Personal information
- Born: 7 September 1982 (age 43) Auckland, New Zealand
- Height: 1.56 m (5 ft 1 in)

Sport
- Sport: Field hockey
- Position: Forward

Senior career
- Years: Team / Caps / Goals
- ?–present: Auckland / - / -

National team
- Years: Team / Caps / Goals
- 2005–present: New Zealand / 204 / (60)

Medal record
Women's field hockey
Representing New Zealand
Commonwealth Games
| Silver medal – second place | 2010 Delhi | Team competition |
| Bronze medal – third place | 2014 Glasgow | Tournament |
Champions Trophy
| Bronze medal – third place | 2011 Amstelveen | Team |
Champions Challenge
| Gold medal – first place | 2009 Cape Town | Team |

= Krystal Forgesson =

New Zealand field hockey player

Krystal Forgesson (born 7 September 1982) is a New Zealand field hockey player.
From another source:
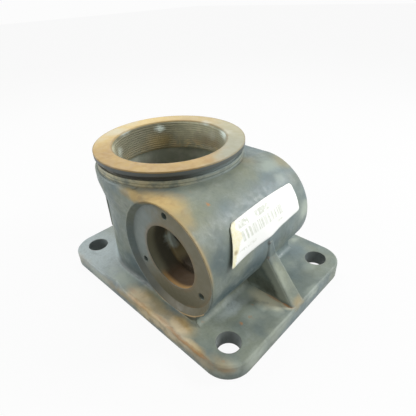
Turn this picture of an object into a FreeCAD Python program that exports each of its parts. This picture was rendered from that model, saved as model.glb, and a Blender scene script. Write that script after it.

She has competed for the New Zealand women's national field hockey team (the Black Sticks Women) since 2005, including for the team at the 2006, 2010 and 2014 Commonwealth Games, and at the 2008 and 2012 Summer Olympics.

In the 2016 New Year Honours, Forgesson was appointed a Member of the New Zealand Order of Merit for services to hockey.